### Directions
Return exactly and only these lines: the first of the listing through the one containing "root_fillet_r = 13; // [6:0.5:16]".

### Information supplied
====

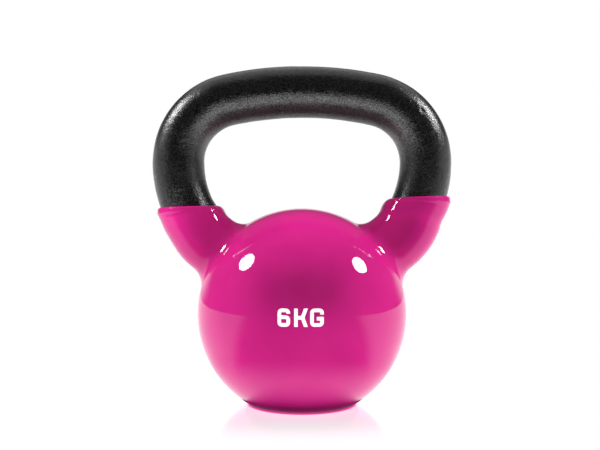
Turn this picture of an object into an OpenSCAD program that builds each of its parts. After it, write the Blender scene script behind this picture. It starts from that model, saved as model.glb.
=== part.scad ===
// Small kettlebell: a one-piece iron casting, dipped in vinyl up to its horns.
// The origin is the middle of the flat underside. +Z is up and X runs along the grip.

/* [Overall] */
// Height from the floor to the top of the grip
overall_h = 180.5; // [175:0.5:190]
// Width over the two sides of the handle
overall_w = 160; // [154:0.5:168]

/* [Ball] */
// Diameter of the iron ball, under the vinyl
ball_d = 107.7; // [100:0.1:110]
// Diameter of the flat foot of the ball, measured to its sharp corner
foot_d = 53.5; // [40:0.5:62]
// Rounding between the flat foot and the ball
foot_edge_r = 3; // [1:0.25:6]

/* [Grip] */
// Diameter of the round bar of the grip
bar_d = 27.5; // [24:0.1:31]
// Radius of the slightly bowed top of the grip, along its centre line
crown_r = 188; // [120:1:400]
// Radius of the two upper corners of the grip, along the centre line
corner_r = 34.2; // [28:0.1:40]

/* [Horns] */
// Radius of the sides of the handle, along the centre line
side_r = 60; // [50:1:80]
// Angle from upright at which the sides end and the horns begin to swell
side_turn = 24; // [16:1:30]
// Length over which each horn swells from the bar
flare_l = 8; // [4:0.5:12]
// Diameter of the horns where they meet the ball
horn_d = 29.5; // [28:0.1:32]
// Radius of the bend that turns each horn towards the middle of the ball
neck_r = 30; // [24:1:38]
// Largest fillet between a horn and the ball
root_fillet_r = 13; // [6:0.5:16]

/* [Vinyl jacket] */
// Thickness of the vinyl
skin_t = 1.9; // [1:0.1:3]
// Height of the jacket's rim above the floor, halfway between the horns
dip_h = 107.6; // [104:0.1:114]
// Tilt of the rim, because the casting hung slightly askew in the dip
dip_tilt = 2.3; // [-4:0.1:4]
// Height of the thickened lip that runs round the rim
lip_h = 3.4; // [2:0.2:5]
// How far the lip stands out from the rest of the jacket
lip_swell = 0.4; // [0.2:0.1:1]

/* [Hidden] */
$fn = 96;

iron_black = [0.13, 0.13, 0.14];
vinyl_pink = [0.84, 0.15, 0.54];

ball_r = ball_d / 2;
bar_r = bar_d / 2;
horn_r = horn_d / 2;

// The iron stands on the vinyl under it, so the ball's middle lies a skin higher.
ball_z = skin_t + sqrt(pow(ball_r, 2) - pow(foot_d / 2, 2));

// Middles of the arcs of the handle's centre line, as [x, z], from the top down.
// The side arcs start upright, level with the middles of the corner arcs.
side_x = overall_w / 2 - bar_r;
crown_z = overall_h - bar_r - crown_r;
corner_x = side_x - corner_r;
corner_z = crown_z + sqrt(pow(crown_r - corner_r, 2) - pow(corner_x, 2));
crown_half_angle = asin(corner_x / (crown_r - corner_r));
crown_mid = [0, crown_z];
corner_mid = [corner_x, corner_z];
side_mid = [side_x - side_r, corner_z];

// The flare is straight, and carries on from the end of the side arc.
side_end = side_mid + side_r * [cos(side_turn), -sin(side_turn)];
flare_end = side_end - flare_l * [sin(side_turn), cos(side_turn)];
neck_mid = flare_end - neck_r * [cos(side_turn), -sin(side_turn)];

// The neck bends on until the horn points at the middle of the ball.
neck_x = neck_mid[0];
neck_rise = neck_mid[1] - ball_z;
neck_reach = norm([neck_x, neck_rise]);
horn_lean = atan2(neck_x, neck_rise) + asin(neck_r / neck_reach);
leg_l = sqrt(pow(neck_reach, 2) - pow(neck_r, 2));

// The fillet is no larger than the straight part of the horn can take.
fillet_end = leg_l - 0.5;
fillet_room = (pow(fillet_end, 2) - pow(ball_r, 2) + pow(horn_r, 2)) / (2 * (ball_r - horn_r));
fillet_r = min(root_fillet_r, fillet_room);

// Lengths of the bar that meet end to end join as one solid because every second one is
// thinner by a hair and runs on a little into the lengths beside it.
tuck_l = 0.2;
tuck_hair = 0.04;

// Fillets and rounded edges cross the ball by this much, at a shallow angle, so that they
// meet it along a clean edge.
cross_hair = 0.05;

// Middle of the rounding at the edge of the foot, as a distance from the ball's middle
// and as a place
edge_reach = ball_r - foot_edge_r + cross_hair;
edge_z = skin_t + foot_edge_r;
edge_x = sqrt(pow(edge_reach, 2) - pow(ball_z - edge_z, 2));

// Each horn's root reaches in to this share of the way out from the ball's middle.
root_depth = 0.6;

far = 2 * overall_h;

// Half the section of the ball. Below edge_top it is narrowed to the flat foot and its rounded edge.
module ball_section(grow) {
    floor_z = skin_t - grow;
    edge_top = ball_z - (ball_r + grow) * (ball_z - edge_z) / edge_reach;
    intersection() {
        translate([0, ball_z]) circle(ball_r + grow);
        union() {
            translate([0, edge_top]) square(far);
            translate([0, floor_z]) square([edge_x, ball_z]);
            translate([edge_x, edge_z]) circle(foot_edge_r + grow);
        }
    }
}

// Half the section of a horn's root, about the horn's own axis from the ball's middle: a cone
// inside the ball, the fillet that blends it into the ball, and the straight end of the horn
module root_section(grow) {
    r = ball_r + grow - cross_hair;
    neck = horn_r + grow;
    fillet = fillet_r - grow;
    fillet_x = neck + fillet;
    fillet_y = sqrt(pow(r + fillet, 2) - pow(fillet_x, 2));
    cone_x = fillet_x * root_depth;
    cone_y = fillet_y * root_depth;
    difference() {
        polygon([[0, cone_y], [cone_x, cone_y], [fillet_x, fillet_y], [neck, fillet_y], [neck, leg_l], [0, leg_l]]);
        translate([fillet_x, fillet_y]) circle(fillet);
    }
}

module right_root(grow) {
    translate([0, 0, ball_z]) rotate([0, horn_lean, 0]) rotate_extrude() root_section(grow);
}

// Part of a ring of round bar, standing in the plane of the handle
module bend(mid, r, from, to, bar) {
    translate([mid[0], 0, mid[1]])
        rotate([90, 0, 0])
            rotate_extrude(angle = to - from, start = from)
                translate([r, 0]) circle(bar);
}

// A bend that is thinner by a hair and runs on into its neighbours at both ends
module tucked_bend(mid, r, from, to, bar) {
    run_on = tuck_l / r * 180 / PI;
    bend(mid, r, from - run_on, to + run_on, bar - tuck_hair);
}

// The right side of the bar, from the end of the crown down to the root of the horn
module right_bar(grow) {
    bar = bar_r + grow;
    horn = horn_r + grow;
    bend(corner_mid, corner_r, 0, 90 - crown_half_angle, bar);
    tucked_bend(side_mid, side_r, -side_turn, 0, bar);
    translate([flare_end[0], 0, flare_end[1]])
        rotate([0, side_turn, 0]) cylinder(h = flare_l, r1 = horn, r2 = bar);
    tucked_bend(neck_mid, neck_r, -horn_lean, -side_turn, horn);
}

module bar_form(grow) {
    tucked_bend(crown_mid, crown_r, 90 - crown_half_angle, 90 + crown_half_angle, bar_r + grow);
    right_bar(grow);
    mirror([1, 0, 0]) right_bar(grow);
}

// The revolve starts at the back, clear of the horns.
module ball_form(grow) {
    rotate([0, 0, 90]) rotate_extrude() ball_section(grow);
    right_root(grow);
    mirror([1, 0, 0]) right_root(grow);
}

// All the space between the rim's plane and a second plane, depth lower down
module below_rim(depth) {
    translate([0, 0, dip_h]) rotate([0, -dip_tilt, 0])
        translate([-far / 2, -far / 2, -depth]) cube([far, far, depth]);
}

// Solid iron, in one casting: the ball with its flat foot, the two horns and the grip
module iron_casting() {
    color(iron_black) {
        ball_form(0);
        bar_form(0);
    }
}

// The vinyl skin that the casting was dipped in, with the thicker lip at its rim
module vinyl_jacket() {
    color(vinyl_pink)
        difference() {
            union() {
                intersection() {
                    union() {
                        ball_form(skin_t);
                        bar_form(skin_t);
                    }
                    below_rim(far);
                }
                intersection() {
                    bar_form(skin_t + lip_swell);
                    below_rim(lip_h);
                }
            }
            ball_form(0);
            bar_form(0);
        }
}

iron_casting();
vinyl_jacket();
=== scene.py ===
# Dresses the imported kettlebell: glossy dipped vinyl, rough black enamel and a printed weight mark.
import math

import bpy
import numpy as np
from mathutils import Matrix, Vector


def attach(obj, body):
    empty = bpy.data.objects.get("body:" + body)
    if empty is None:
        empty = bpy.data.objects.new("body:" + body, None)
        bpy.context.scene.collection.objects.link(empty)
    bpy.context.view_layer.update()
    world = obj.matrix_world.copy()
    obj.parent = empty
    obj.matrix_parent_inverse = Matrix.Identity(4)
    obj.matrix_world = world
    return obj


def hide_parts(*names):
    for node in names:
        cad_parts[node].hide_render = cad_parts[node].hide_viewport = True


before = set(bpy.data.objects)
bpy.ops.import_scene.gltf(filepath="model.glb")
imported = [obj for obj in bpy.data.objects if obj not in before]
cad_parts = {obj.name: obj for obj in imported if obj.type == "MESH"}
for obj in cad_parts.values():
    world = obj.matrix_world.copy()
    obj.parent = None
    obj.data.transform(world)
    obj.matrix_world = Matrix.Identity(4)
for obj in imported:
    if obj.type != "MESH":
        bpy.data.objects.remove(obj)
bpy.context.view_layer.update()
mm = 0.001
print("frame loaded")

# Sizes of the casting, in millimetres
casting = {
    "overallHeight": 180.5,   # from the floor, so with the vinyl under the foot
    "overallWidth": 160.0,
    "ballRadius": 53.85,
    "footRadius": 26.75,      # of the sharp corner of the flat foot
    "footEdge": 3.0,          # rounding of that corner
    "barRadius": 13.75,
    "crownRadius": 188.0,     # centre line of the grip, from the top down
    "cornerRadius": 34.2,
    "sideRadius": 60.0,
    "sideTurn": 24.0,         # degrees
    "flareLength": 8.0,
    "hornRadius": 14.75,
    "neckRadius": 30.0,
    "lineStep": 0.05,         # between the points that the centre line is worked out at
}

# The vinyl round it: its thickness, and the plane that its rim lies in at each horn
skin = {
    "thickness": 1.9,
    "rimHeight": {-1: 105.2, 1: 110.4},   # at the middle of the left and of the right horn
    "rimTilt": {-1: 1.4, 1: 2.4},         # degrees
    "rimMiddle": 62.5,                    # how far either horn's middle is to the side there
}

ballMiddle = skin["thickness"] + math.sqrt(casting["ballRadius"] ** 2 - casting["footRadius"] ** 2)


# A step from 0 to 1 with soft ends: t * t * (3 - 2 * t)
def softStep(value, first, last):
    t = np.clip((value - first) / (last - first), 0, 1)
    return t * t * (3 - 2 * t)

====

### The reply
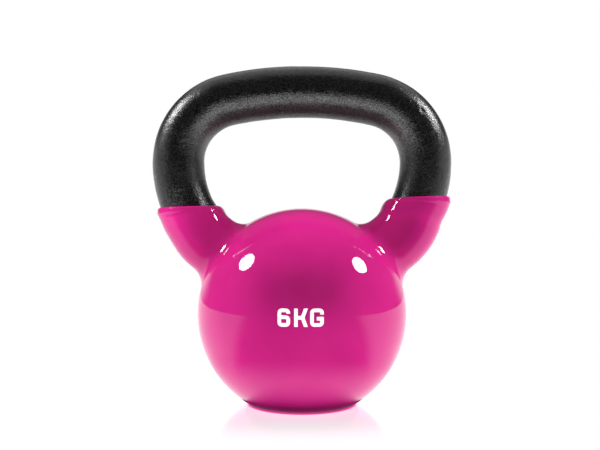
Turn this picture of an object into an OpenSCAD program that builds each of its parts. After it, write the Blender scene script behind this picture. It starts from that model, saved as model.glb.
=== part.scad ===
// Small kettlebell: a one-piece iron casting, dipped in vinyl up to its horns.
// The origin is the middle of the flat underside. +Z is up and X runs along the grip.

/* [Overall] */
// Height from the floor to the top of the grip
overall_h = 180.5; // [175:0.5:190]
// Width over the two sides of the handle
overall_w = 160; // [154:0.5:168]

/* [Ball] */
// Diameter of the iron ball, under the vinyl
ball_d = 107.7; // [100:0.1:110]
// Diameter of the flat foot of the ball, measured to its sharp corner
foot_d = 53.5; // [40:0.5:62]
// Rounding between the flat foot and the ball
foot_edge_r = 3; // [1:0.25:6]

/* [Grip] */
// Diameter of the round bar of the grip
bar_d = 27.5; // [24:0.1:31]
// Radius of the slightly bowed top of the grip, along its centre line
crown_r = 188; // [120:1:400]
// Radius of the two upper corners of the grip, along the centre line
corner_r = 34.2; // [28:0.1:40]

/* [Horns] */
// Radius of the sides of the handle, along the centre line
side_r = 60; // [50:1:80]
// Angle from upright at which the sides end and the horns begin to swell
side_turn = 24; // [16:1:30]
// Length over which each horn swells from the bar
flare_l = 8; // [4:0.5:12]
// Diameter of the horns where they meet the ball
horn_d = 29.5; // [28:0.1:32]
// Radius of the bend that turns each horn towards the middle of the ball
neck_r = 30; // [24:1:38]
// Largest fillet between a horn and the ball
root_fillet_r = 13; // [6:0.5:16]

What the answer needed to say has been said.